Not all activity is considered a contribution.

Moosh distinguishes between meaningful participation and actions that do not provide useful signals for testing, system understanding, or protocol improvement. Activities that fall into the latter category may be ignored, deprioritized, or excluded from contribution records.

The following examples outline behaviors that are generally not recognized as contributions.

Repetitive or Scripted Activity

Actions that are highly repetitive, automated, or scripted solely to increase activity counts do not constitute meaningful contribution.

Examples include:

  • repeatedly performing the same on-chain action without variation
  • artificial cycling of positions or balances
  • behavior that does not reflect realistic usage or testing intent

Volume alone is not a measure of contribution.

Self-Referral and Circular Behavior

Referral activity is expected to reflect genuine network growth.

The following behaviors are generally excluded:

  • referring oneself or accounts under the same control
  • circular referrals between related accounts
  • referral activity that does not result in real protocol usage

Referral signals are evaluated based on downstream participation, not surface-level actions.

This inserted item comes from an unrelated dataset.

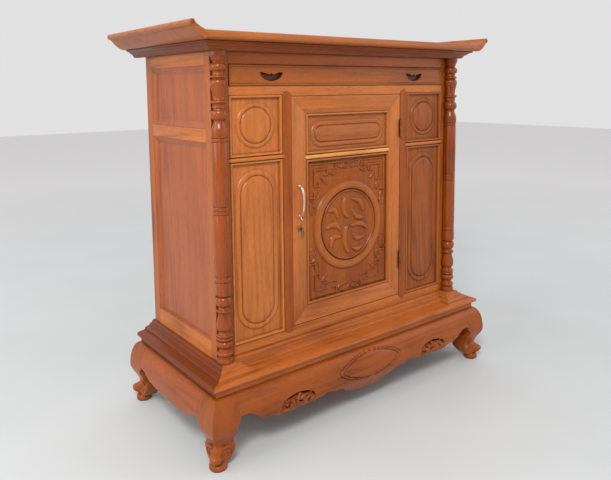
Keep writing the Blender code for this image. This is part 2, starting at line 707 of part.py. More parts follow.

Low-Quality or Non-Actionable Feedback

Feedback that lacks context, reproducibility, or actionable detail may not be recognized as a contribution.

Examples include:

  • vague reports without clear observations
  • issues already documented or explained elsewhere
  • feedback that does not meaningfully improve system understanding

Quality and clarity are essential for feedback to be considered useful.

Expected Testnet Behavior

Certain conditions are inherent to operating a testnet and are not considered contributions.

These include:

  • effects caused by testnet resets, redeployments, or configuration changes
  • temporary instability or downtime
  • known limitations explicitly stated in the documentation

Experiencing these conditions does not, by itself, constitute a contribution.

Behavior That Degrades the System

Actions that intentionally degrade system quality, distort signals, or negatively impact other participants are not recognized as contributions.

Examples include behavior intended to:

  • manipulate contribution tracking
  • interfere with testing objectives
  • reduce clarity or reliability of system data

Such actions may result in exclusion from contribution consideration entirely.

Final Note

This list is not exhaustive.

Moosh reserves the right to interpret contribution signals based on context and intent, and to adjust exclusion criteria as testing goals evolve. The purpose of defining what does not count is to preserve the integrity of contribution tracking, not to restrict good-faith participation.